Darwin never set foot on Tenerife
On November 2, 1866 Haeckel left England for Lisbon, where no-one was allowed to disembark due to quarantine because of an outbreak of cholera in London. The ship was laid up for two weeks and he must have feared experiencing the same fate as Darwin. Eventually, Haekel and his friends boarded a small paddle-wheeler, comically named the Lusitania, and sailed to Madeira.
On landing at Madeira they found that there was a quarantine enforced throughout the Canary Islands not only because of the cholera scare but also due to yellow fever which had spread along the West Coast of Africa.
Fortunately Haeckel received a stroke of synchronicity which rarely happens more than once in a life-time. By chance the Prussian warship, Niobe, was in port and the ship’s doctor had come ashore. On meeting the four despondent scientists he invited them to come aboard. The captain of the warship declared himself to be the grandson of a famous Prussian botanist and the excitement increased as the ship was also heading for Tenerife. Say no more. They were offered a lift.
When the Niobe reached Santa Cruz and entered the bay, the captain greeted the island with a 21-canon volley. The quarantine restrictions were lifted and on November 22 the four stepped ashore.
After finding their land legs, Haeckel and his team spent a couple of days relaxing before they organised the trip to climb the 12,000ft volcanic Mount Teide which Humboldt had scaled over half a century before.
Here is an extract about the climb from the book The Tragic Sense of Life: Ernst Haeckel and the Struggle over Evolutionary Thought by Robert J.Richards from the University of Chicago.

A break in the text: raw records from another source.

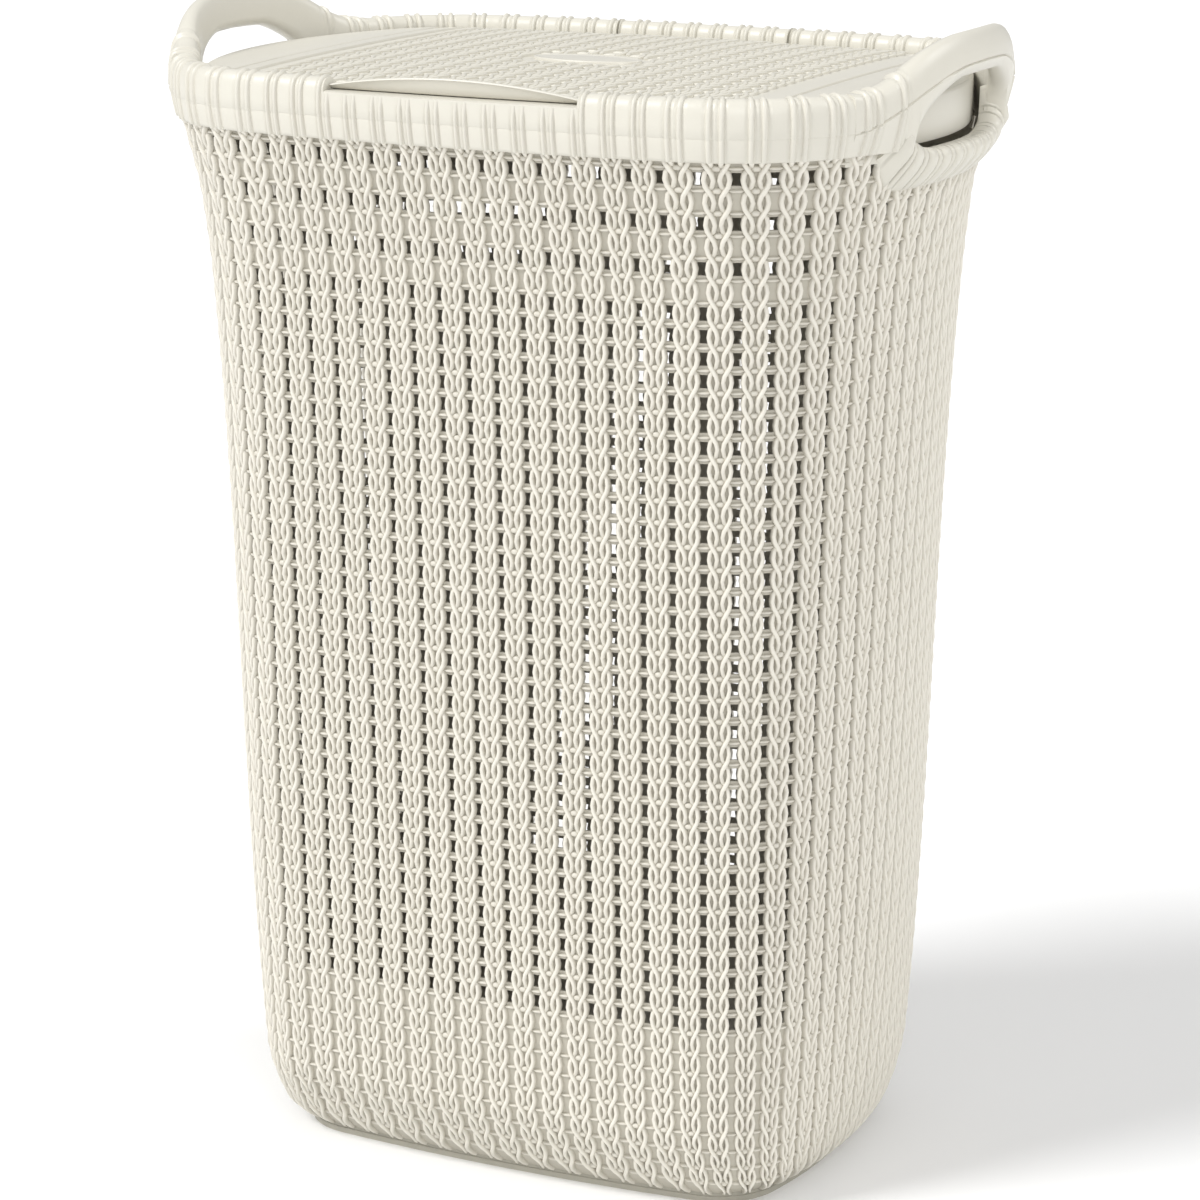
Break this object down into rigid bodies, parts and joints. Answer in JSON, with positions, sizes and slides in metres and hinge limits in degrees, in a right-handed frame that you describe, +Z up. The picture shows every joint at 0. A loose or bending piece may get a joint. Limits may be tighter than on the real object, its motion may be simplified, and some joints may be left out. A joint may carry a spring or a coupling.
{
  "type": "laundry hamper",
  "caption": "Tall tapered laundry hamper with knit-look walls, a ribbed rim band, two hand grips and a lid hinged at the rear.",
  "frame": {"origin": "on the floor, at the centre of the hamper's box", "axes": "+Z up, +X to the hamper's right, the long front face with the finger notch looks along -Y"},
  "size_m": [0.448, 0.313, 0.615],
  "materials": {
    "basket_plastic": "ivory polypropylene, moulded in a knit relief with open slots, satin",
    "band_plastic": "ivory polypropylene, smooth satin with thin moulded ribs",
    "lid_plastic": "ivory polypropylene, fine closed knit relief, satin",
    "badge_plastic": "smooth blank plate of the same ivory plastic, polished"
  },
  "bodies": {
    "basket": {"wall_front_left": "basket_plastic", "wall_front_middle": "basket_plastic", "wall_front_right": "basket_plastic", "wall_rear_left": "basket_plastic", "wall_rear_middle": "basket_plastic", "wall_rear_right": "basket_plastic", "wall_left_front": "basket_plastic", "wall_left_middle": "basket_plastic", "wall_left_rear": "basket_plastic", "wall_right_front": "basket_plastic", "wall_right_middle": "basket_plastic", "wall_right_rear": "basket_plastic", "wall_corner_front_left_foot": "basket_plastic", "wall_corner_front_left_lower": "basket_plastic", "wall_corner_front_left_upper": "basket_plastic", "wall_corner_front_left_flare": "basket_plastic", "wall_corner_front_right_foot": "basket_plastic", "wall_corner_front_right_lower": "basket_plastic", "wall_corner_front_right_upper": "basket_plastic", "wall_corner_front_right_flare": "basket_plastic", "wall_corner_rear_left_foot": "basket_plastic", "wall_corner_rear_left_lower": "basket_plastic", "wall_corner_rear_left_upper": "basket_plastic", "wall_corner_rear_left_flare": "basket_plastic", "wall_corner_rear_right_foot": "basket_plastic", "wall_corner_rear_right_lower": "basket_plastic", "wall_corner_rear_right_upper": "basket_plastic", "wall_corner_rear_right_flare": "basket_plastic", "basket_floor": "basket_plastic", "foot_ring": "basket_plastic", "rim_front": "band_plastic", "rim_corner_front_left": "band_plastic", "rim_corner_front_right": "band_plastic", "rim_corner_rear_left": "band_plastic", "rim_corner_rear_right": "band_plastic", "rim_rear_left": "band_plastic", "rim_rear_right": "band_plastic", "rim_rear_bridge": "band_plastic", "handle_left": "band_plastic", "handle_right": "band_plastic", "hand_hole_sill_left": "band_plastic", "hand_hole_sill_right": "band_plastic", "lid_ledge_front": "basket_plastic", "lid_ledge_rear_left": "basket_plastic", "lid_ledge_rear_right": "basket_plastic"},
    "lid": {"lid_panel": "lid_plastic", "lid_skirt_left": "lid_plastic", "lid_skirt_right": "lid_plastic", "lid_front_lip": "lid_plastic", "lid_hinge_tab": "lid_plastic", "lid_hinge_pin_left": "lid_plastic", "lid_hinge_pin_right": "lid_plastic", "lid_badge_plate": "badge_plastic"}
  },
  "joints": [
    {"name": "lid_hinge", "type": "hinge", "parent": "basket", "child": "lid", "pos_m": [0, 0.1515, 0.585], "axis": [-1, 0, 0], "range_deg": [0, 105]}
  ]
}
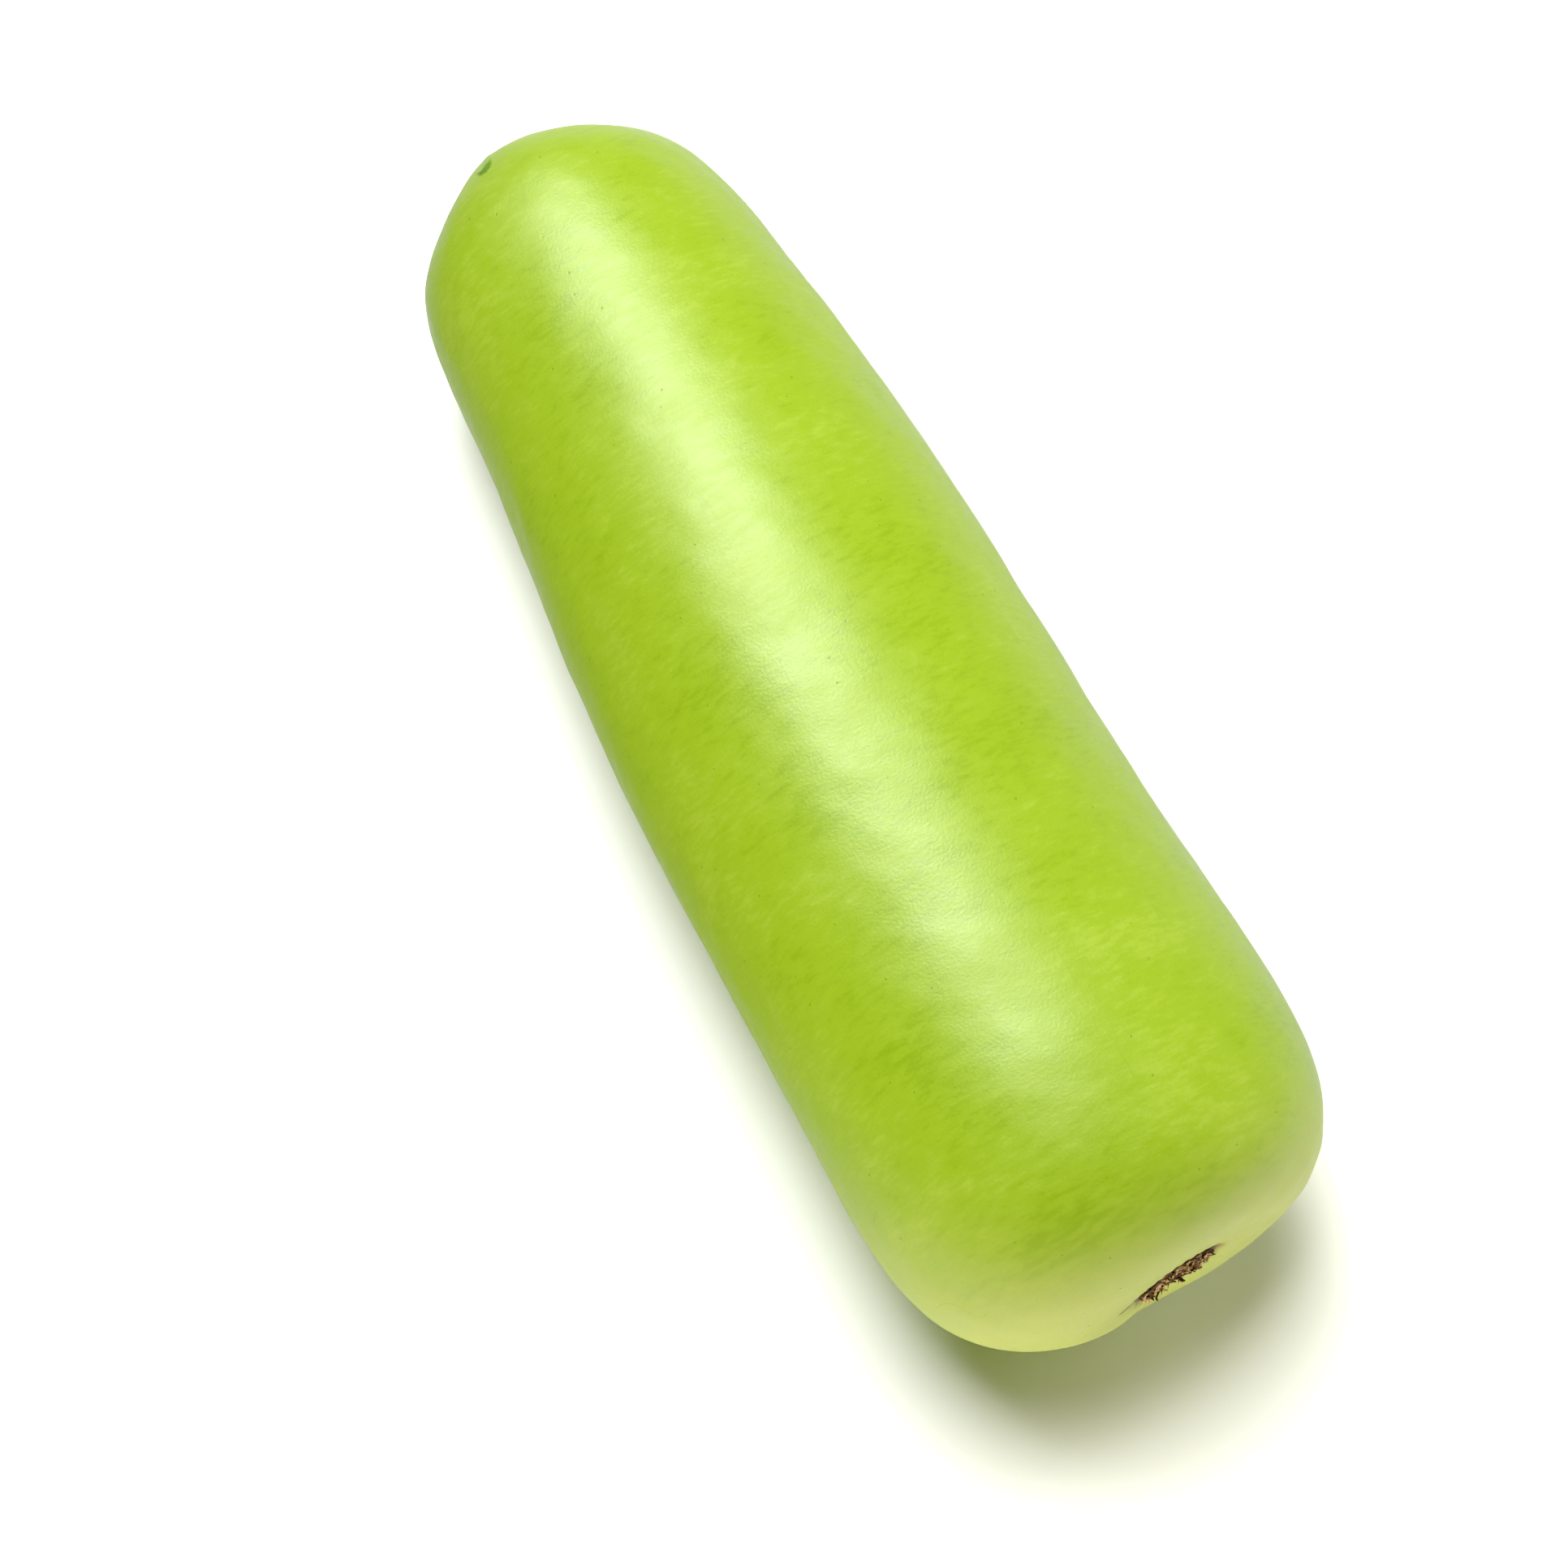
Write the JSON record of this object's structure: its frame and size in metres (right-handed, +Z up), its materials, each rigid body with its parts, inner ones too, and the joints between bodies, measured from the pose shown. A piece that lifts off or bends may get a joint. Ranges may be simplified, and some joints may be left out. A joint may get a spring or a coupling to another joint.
{
  "type": "bottle gourd",
  "caption": "Cylindrical bottle gourd, pale green, lying on its side, with a short cut stem in its shoulder and a corky blossom scar.",
  "frame": {"origin": "on the floor, under the middle of the gourd's box", "axes": "+X along the gourd to its blossom end, +Z up from the floor that it lies on"},
  "size_m": [0.2888, 0.1024, 0.102],
  "materials": {
    "green_skin": "smooth waxy vegetable skin with a soft sheen, fine pale streaks and darker green flecks",
    "stem": "ridged green stem with fine pale hairs and a tan, pitted cut face",
    "scar_cork": "dry dark-brown cork, rough and flaking"
  },
  "bodies": {
    "root": {"gourd_fruit": "green_skin", "stem_stub": "stem", "blossom_scar": "scar_cork"}
  },
  "joints": []
}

It is available on Amazon.
The three students, who were to become famous in their own right, were named Fol, Greeff and Miklukho.
“After securing two German-speaking guides and a mule train, Haeckel and his companions, at 12.30 on the moonlit morning of November 26, began their approach to the mountain. By 8.30am they had reached the base of the central cone, which an earlier traveller, Leopoldo von Buch, had called ‘the mountain on a mountain’ – still some 4,000 feet from the top.

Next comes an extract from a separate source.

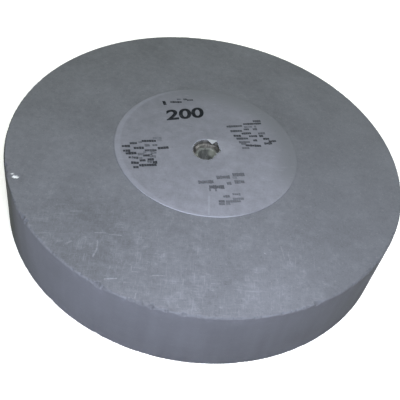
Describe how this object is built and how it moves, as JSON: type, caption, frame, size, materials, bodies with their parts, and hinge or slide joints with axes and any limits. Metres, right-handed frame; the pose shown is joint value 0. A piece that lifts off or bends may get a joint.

“Here the mules had to be left as well as Fol, who had walked too closely behind one of the animals and got kicked on the knee.
“The further climb, with perilous handholds and fields of ice-covered lava blocks, proved too much for Greeff and Miklukho, who stopped about 1,500 feet from the summit. The company’s principal guide Don Emanuel Reis – who had made over 50 climbs of the peak – balked at the last 800 feet because of the thick ice. He refused to proceed further.
“Haeckel, an amazingly fit athlete, and the remaining guide, Hermann Wildpret, a Swiss German who was the curator of the botanical garden in Puerto de la Cruz, moved slowly on, hacking out each step with ice axes. Both suffered increasingly from altitude sickness. Three hundred feet from the top, a copious flow of blood gushed from Haeckel’s nose and he passed out. Wildpret revived him and then he himself fainted, requiring Haeckel to perform a like service for his guide. At noon, on shaky feet, they surveyed the beauties of the island from the very peak of the mountain.“
Some days later, the little group moved over to the island of Lanzarote where they spent four months collecting, identifying and naming scores of specimens. During the remainder of 1867 they explored the West African Coast.